Acostumado a papéis de galãs, Reynaldo Gianecchini se aventura na pele de vilão na segunda temporada de Bom Dia, Verônica, que estreou na quarta-feira 3 na Netflix. O personagem é Matias, um líder religioso que abusa de mulheres doentes em busca de cura – e qualquer associação com a história de João de Deus, médium curandeiro condenado pelo estupro de centenas de mulheres na vida real, não será mera coincidência. Em conversa com VEJA, os criadores da produção, Raphael Montes e Ilana Casoy, explicam que usaram várias fontes de inspiração para a criação do novo inimigo de Verônica (Tainá Müller). “Tem um universo de crimes sexuais envolvendo religião no mundo inteiro”, resume Ilana.
Após os acontecimentos envolvendo o assassino em série Brandão (Edu Moscovis) na primeira temporada, Verônica começa a investigação sobre a rede de criminosos da qual ele participava e chega até Matias, um poderoso religioso casado com Gisele (Camila Márdila) e pai de Angela (Klara Castanho), que é querido pela mídia e por milhares de seguidores de sua fé. O falso bom samaritano é procurado, em sua maioria, por enfermos que buscam uma cura para seus problemas. Entretanto, o líder acolhe em sua casa para “rituais” intensos de cura apenas mulheres jovens e bonitas.
O detalhe de a religião do vilão ser indefinida foi uma decisão narrativa proposital. “O objetivo é muito mais mostrar como figuras que ocupam o lugar de poder, de autoridade, fazem uso desse poder para se beneficiarem. Ele não é de nenhuma religião específica porque a gente não queria dizer que ele é católico ou evangélico ou espírita, ele tem elemento de várias religiões porque queríamos mostrar a manutenção do poder, até aquelas pessoas esotéricas”, diz Montes. “Além de mostrar como eles contam com a fé e o desespero de pessoas doentes. Eu mesma me perguntei o que é que eu faria em uma situação de limite assim, nessa posição vulnerável”, completa Ilana. Uma das vítimas de Matias enfrenta um câncer e foi levemente inspirada na história da própria mãe de Raphael Montes, que também teve a doença. “Num momento de desespero, eu lembro dela falar: ‘Rapha, eu não sei o que eu não faria para ter essa cura’. Então você vê que essas pessoas detém um poder de manipulação muito grande”, analisa o autor.

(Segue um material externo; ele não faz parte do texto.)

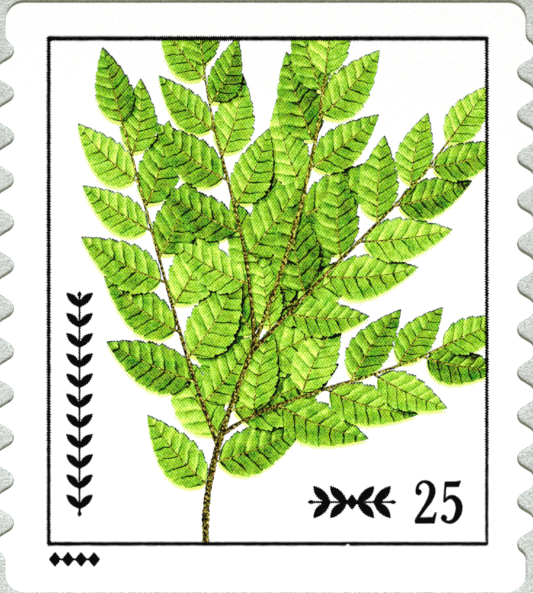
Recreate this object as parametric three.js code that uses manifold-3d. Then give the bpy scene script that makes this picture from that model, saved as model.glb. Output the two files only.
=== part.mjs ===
// A self-adhesive postage stamp on a piece of its backing paper.
// Units are millimetres. X runs to the right of the upright stamp, Y to its top and Z out of its face.
// The origin is the middle of the backing paper's underside. The stamp's own middle is above it.

import * as THREE from "three";
import { mergeVertices } from "three/addons/utils/BufferGeometryUtils.js";
import Module from "manifold-3d";

// Layers, from the bottom up
const linerThickness = 0.08;
const adhesiveThickness = 0.02;
const paperThickness = 0.1;
const inkThickness = 0.01;

// Backing paper
const linerWidth = 25.4;
const linerHeight = 27;

// Stamp outline: wavy die-cut sides between a straight top and bottom
const stampWidth = 21.98; // between the middle lines of the two waves
const stampHeight = 24.89;
const wavePitch = 1.8137;
const waveDepth = 0.72; // from a tooth's tip to a notch's bottom
const waveRadius = 0.42;
const notchCount = 12; // on each side
const cornerRadius = 0.78;
const adhesiveInset = 0.04;
const paperArcSteps = 4;
const adhesiveArcSteps = 2;

// Frame line round the picture: its middle line, and its width on each side
const frameWidth = 18.5;
const frameHeight = 21.34;
const frameCentre = new THREE.Vector2(0.09, 0.248);
const frameLine = { left: 0.13, right: 0.112, bottom: 0.144, top: 0.165 };
const pictureClearance = 0.02; // between the picture and the line round it

// Value at the lower right, and the ornament before it
const digitHeight = 1.82;
const digitWidth = 0.95;
const digitGap = 0.13;
const digitBoxWidth = 0.53; // of the box one unit high that a digit is drawn in
const strokeSteps = 28;
const ballRadius = 0.072;
const ballSteps = 12;
const valueRight = 8.31;
const valueBase = -9.56;
const valueOrnament = { length: 3.75, width: 1.3, pairs: 4, centre: new THREE.Vector2(3.65, -8.66) };

// Upright ornament at the left of the picture, and the small one below the frame
const sideOrnament = { length: 9.55, width: 1.08, pairs: 11, centre: new THREE.Vector2(-7.86, -4.52) };
const marginOrnament = { length: 2.2, width: 0.62, lozenges: 4, centre: new THREE.Vector2(-8.07, -11.08) };
const ornamentStem = 0.06;
const ornamentEnd = { halfLength: 0.14, halfWidth: 0.09 };
const ornamentMiddle = { halfLength: 0.24, halfWidth: 0.33 };
const ornamentGap = 0.21; // from an end's or the middle's lozenge to the first pair of leaves
const ornamentLean = Math.PI / 4.4;
const ornamentLeafTip = new THREE.Vector2(1, 0.04); // with the leaf's base at 0, 0
const ornamentLeafBelly = new THREE.Vector2(0.55, -0.46);
const ornamentLeafBack = new THREE.Vector2(0.5, 0.34);
const ornamentLeafSteps = 4;
const rowLozenge = 0.92; // length over the distance to the next one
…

Além do abuso com as seguidoras, Matias também violenta a esposa e a própria filha na história. Paralelamente às gravações, a atriz Klara Castanho enfrentava um drama pessoal na vida real ao ser vítima de um abuso sexual também, além dos desdobramentos desta violência que repercutiram nas mídias sociais e na imprensa. Sobre a forma como os autores preferiram lidar com a revelação do caso na época de divulgação de Bom Dia, Verônica, os roteiristas explicam que o maior objetivo da série é falar do sofrimento das mulheres de uma forma ampla e que por uma infelicidade isso acabou chegando perto.
“A série atinge milhares de mulheres. A Klara não tem um problema que é só dela, é um problema de todos nós. Eu não acho que a gente invade a Klara falando sobre ela porque tudo que a gente queria dizer sobre crime sexual contra mulheres, está dito na série então. O caso isolado dela não não traz um um ganho nessa discussão. A gente tem que respeitar o trabalho profissional dela, que não pode se misturar com tragédias pessoais. Eu e o Rapha, a gente escreve pensando num universo feminino que é muito amplo e tem vários tipos de crimes sexuais”, conclui Ilana Casoy.